Üstad Hazretleri Dördüncü Sır’da, diyor ki: “Bismillahirrahmanirrahim, Fâtiha’nın fihristesi ve Kur’an’ın mücmel bir hülâsası olduğu cihetle, bu mezkûr sırr-ı azîmin ünvanı ve TERCÜMANI  olmuş. Bu ünvanı (Rahman Rahim olan Allah’ın ismini yani Besmeleyi) eline alan, rahmetin tabakalarında gezebilir ve bu TERCÜMANI konuşturan, rahmetin sırlarını öğrenir Rahîmiyet ve şefkatin nurlarını görür.” Evet her bir kelimesi bir melek-i nâtık olan Kur’an’ın bir ayeti olan ve Kur’an’da 114 defa tekrar tekrar nâzil olan Besmele, konuşan bir melek olarak artık insana hitap etmeye başlarsa, ince sırlar, Kur’an sofrasının nurları ve hazineleri tezahür etmeye başlar. 

Altıncı Sır’da da Üstad Hazretleri şöyle diyor:”Rahmet hazinesinin en kıymetdar PIRLANTASI  ve KAPICISI  MUHAMMED  ALEYHİSSELAM  olduğu gibi, en birinci ANAHTARI  dahi BİSMİLLAHİRRAHMANİRRAHİM’dir.
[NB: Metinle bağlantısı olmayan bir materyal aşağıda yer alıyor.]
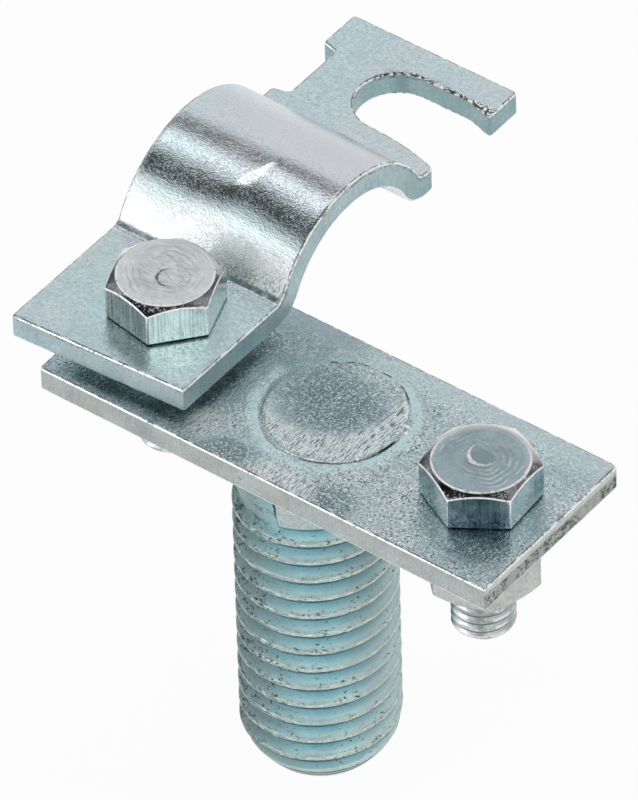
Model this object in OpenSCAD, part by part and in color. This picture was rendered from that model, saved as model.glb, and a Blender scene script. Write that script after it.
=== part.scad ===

En kolay bir anahtarı da Salavât’tır.”

Öyleyse bizlerin dilinden Besmele ve salavat hiç eksik olmamalıdır. Bir şeyi unutmuşsak bile hatırlamak için bu iki anahtarı kullanmamız gerekir. Gerçekten yürekten Besmele çeken ve salavat getirenlerin bütün problemleri birer şekilde çözülmüştür.